Born in Tarsus of Cilicia in modern Turkey, he received the Hebrew name of Saul because he belonged to the tribe of Benjamin, which was the tribe of Saul, first king of Israel. He also had the Roman name of Paul, because his father had acquired Roman citizenship and wished to thank a member of the gens Pauli.
By land and sea
At the beginning of his career Paul was a zealous Pharisee, observant of the Law of Moses and a persecutor of the followers of the Nazarene. One day, however, while travelling to the synagogues of Damascus where he intended to arrest Christians and take them in chains to Jerusalem, he had a vision of the risen Christ. This vision transformed his life. He realized that Jesus of Nazareth was the key to the Scriptures and the fulfilment of the promises made of old. By dying and rising from the dead, Jesus had brought redemption. Paul then threw himself into tireless evangelization journeying through much of the Roman world.
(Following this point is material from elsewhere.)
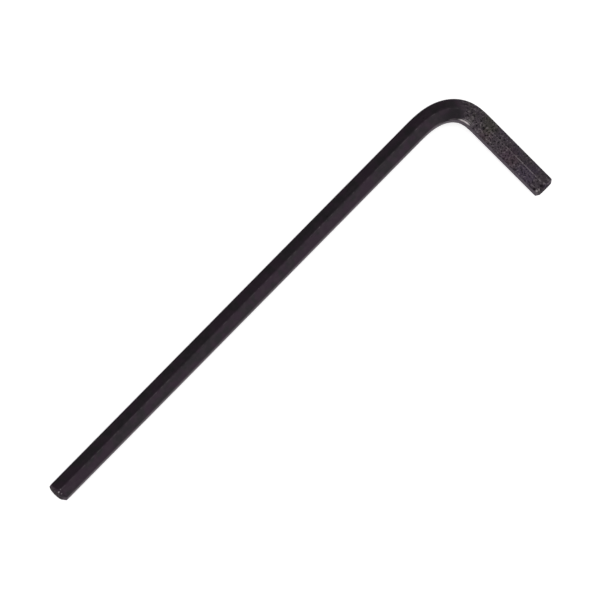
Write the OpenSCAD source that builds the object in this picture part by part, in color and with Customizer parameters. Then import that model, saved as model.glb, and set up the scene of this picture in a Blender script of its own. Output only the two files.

Apostle of the whole world
Paul travelled in Asia Minor and Greece and throughout the Mediterranean proclaiming the gospel to Jews and gentiles, to men and women, to slaves and free, establishing Christian communities and inspiring co-workers. He is called the apostle to the gentiles. By obeying the call of Jesus, he surpassed the love of the Law and allowed himself to be seized by Christ’s law of love: “Christ loved me and gave himself for me” (Galatians 2:20). Thus he brought the good news of Christ to the peoples of the known world.
Paul was arrested in the temple of Jerusalem and transferred to Caesarea. Being a Roman citizen he exercised his right to appeal to Caesar and to be judged in Rome. Later vindicated, he emerged a free man. He was again in Rome during the persecution of Nero. Arrested and condemned as a Christian he was beheaded ad Aquas Salvias, just outside the city in about the year 67.
A living testimony
He was buried in the necropolis beside the ancient via Ostiensis. His tomb rapidly became a place of pilgrimage and has remained so ever since. In the early fourth century the emperor Constantine ordered the construction of the first basilica in his honour.